The former five-star recruits are considered surefire future stars — coach Urban Meyer said they’ll be all Big Ten players someday — and the two roommates are waging a duel between themselves this year, keeping an eye on the stats to see who comes out on top.

“Since day one when we first got here, we’ve been like best friends,” Spence said. “We compete with each other to make each other better every day. Basically, in practice, I’m not going to let him get a sack (before) I get one.

“It’s always a grind, and we try to push each other, like, ‘I’m going to get more tackles than you, I’m going to get more sacks than you this year.’ We just make it a competition every day, and we make each other that much better.”
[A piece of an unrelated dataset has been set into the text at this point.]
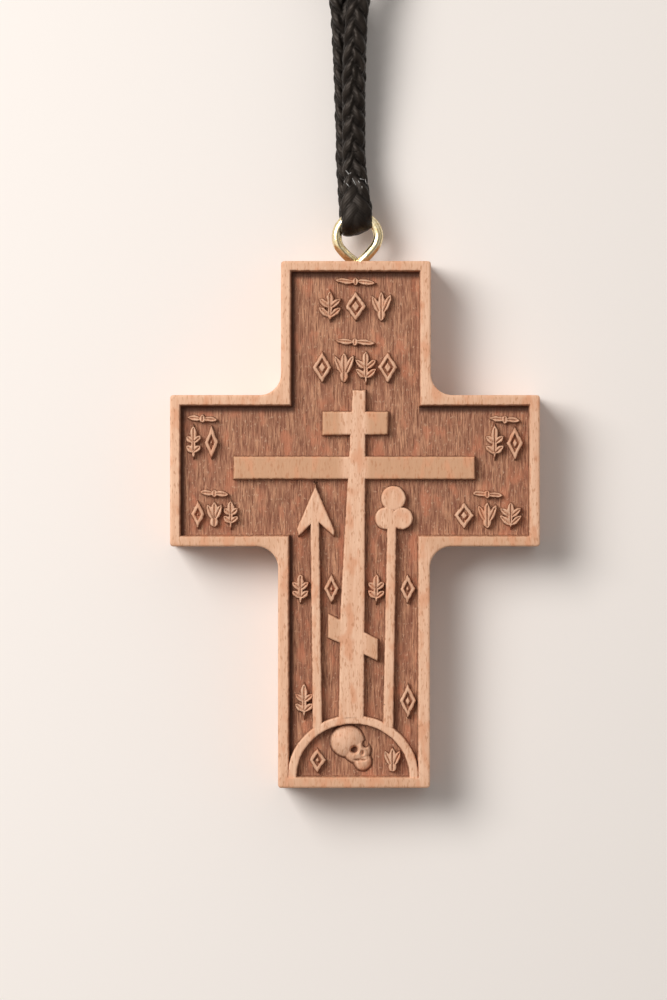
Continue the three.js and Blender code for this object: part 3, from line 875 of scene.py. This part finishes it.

The 6-foot-3 Spence, who flipped his commitment from Penn State to OSU when Meyer was hired, was somewhat light for a defensive end as a freshman despite being a Parade All-American and the No. 2 prospect at the position in the ratings. He weighed only about 225 pounds but has bulked up to 253.

The Harrisburg, Pa., native has the speed to be a dominant edge rusher. He’ll play the Leo position, which means the coaches believe he’s agile enough to drop back into coverage occasionally.

Asked about Spence, Meyer said: “Extremely high character, will go hard. He’s what — when I tell our coaches or challenge our coaches to go out and find players — he’s what you go find. A very, very talented guy. Incredible self-discipline and self-respect. I love Noah Spence.”

The coaches also are enthralled with the 6-3, 292-pound Washington, who is nimble for his size but also has the sheer strength to bull-rush offensive linemen.

The Cincinnati Taft product — also a Parade All-American and the No. 3 defensive end prospect in the ratings — had a reputation for being a man among boys in high school but also sometimes took plays off. That’s not the case now.

“He’s got a great motor,” left tackle Jack Mewhort said. “This summer, he’s put on a lot of strength and quickness. He’s only a sophomore in college, and I feel like I’m blocking a guy who’s been here longer than that.

“The best thing about Adolphus is he’s a good guy off the field. He’s humble. And he doesn’t let anything go to his head. He’s a great player, great friend, great teammate.”

Having been matched up against both Washington and Spence in drills, Mewhort said: “They have different styles of play, so it’s hard to compare, but they’re both a challenge to block.”

Washington is a strong-side defensive end. John Simon handled that spot last year, and though he was a little undersized at about 265 pounds, he became the Big Ten defensive player of the year.

Co-defensive coordinator Luke Fickell expects similar production from Washington.

“We’ve got a ceiling set for him that’s extremely high,” Fickell said. “That guy has unbelievable ability. He’s a great kid. You love him to death. We’re going to continue to push him and push him and push him.

“As much as John Simon was the best kid we had last year, John was probably playing a little out of position in some of the things we were asking him to do. Adolphus, being that same position, obviously isn’t the same person as John Simon but has the ability to do a lot of those things we expect out of that spot — like a Cameron Heyward (an NFL first-round draft pick in 2011). We can get back to doing some of those things that we’ve done the last five years.”